Supporting Research and Development of Security Technologies through Network and Security Data Collection
Executive Summary:
Research and development targeted at identifying and mitigating
Internet security threats requires currently network data. To fulfill this need, Cooperative
Association for Internet Data Analysis (CAIDA) a program at the University of
California's San Diego Supercomputer Center which is based at the University of
California, San Diego (UCSD), will collect backbone/peering point data from large ISPs
(depends on access to links which is not guaranteed), trace data from the UCSD Network
Telescope, datasets on past (Code-Red, Witty) and future Internet worms, data on the
IPv4 and IPv6 topologies, and realtime monitors to view traffic on monitored
backbone/peering links and the UCSD Network Telescope.

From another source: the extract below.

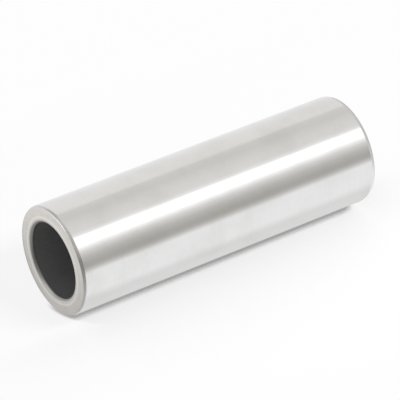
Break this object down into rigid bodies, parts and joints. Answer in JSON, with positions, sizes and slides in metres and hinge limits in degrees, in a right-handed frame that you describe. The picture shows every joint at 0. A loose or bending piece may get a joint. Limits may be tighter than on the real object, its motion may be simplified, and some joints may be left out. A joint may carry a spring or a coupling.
{
  "type": "gudgeon pin",
  "caption": "Hollow ground steel gudgeon pin with a straight through bore and chamfered ends, joining a small engine's piston to its connecting rod.",
  "frame": {"origin": "middle of the lower end face, where the pin's axis meets the surface it stands on", "axes": "+Z along the pin's axis, from the lower end face to the upper one; X and Y are any two square directions across the pin"},
  "size_m": [0.022, 0.022, 0.068],
  "materials": {
    "ground_steel": "ground and polished steel, faced ends, darker drawn bore"
  },
  "bodies": {
    "root": {"gudgeon_pin": "ground_steel"}
  },
  "joints": []
}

This data will be curated,
anonymized, and distributed to the network security community.
Technical Approach:
Over the past two decades, the Internet has become critical infrastructure for almost every
aspect of American life. Commerce, business, government, education, and even
interpersonal relationships rely on networked computers for communication and data
distribution. Yet the discovery of new security threats continues to outpace the
development of new technologies to ensure the security, integrity, and privacy of digital
information. The current lack of data documenting both malicious and benign traffic
traversing the Internet impedes security threat mitigation efforts because there are:
- few or no ground truth examples of neoteric attacks in the wild, so focusing
research and development to target current threats remains difficult
- no realtime datasets available to allow those responsible for high-security sites
to differentiate between general attacks and those specifically targeting their
installations
- no easily available traces containing traffic from current high-speed networks
to use in development and testing mitigation technologies to minimize both
false negatives and false positives in deployed infrastructure
- no canonical data sets with which to compare the efficacy of competing
technologies that promise to detect or respond to a given threat
- limited availability and evaluation of tools for anonymizing data sets for
protected sharing with researchers
The state-of-the-art in the development of security technologies could be improved
through coordinated data collection and distribution efforts. We propose the collection,
curation, anonymization[1], and distribution of Internet data to support research and
development activities, with the goal of eventual participation as a Data Provider and
Data Host in the Protected REpository for the Defense of Infrastructure against Cyber
Threats (PREDICT) program. PREDICT provides thoroughly vetted central infrastructure designed to maximize ubiquitous data access while ensuring data security and privacy.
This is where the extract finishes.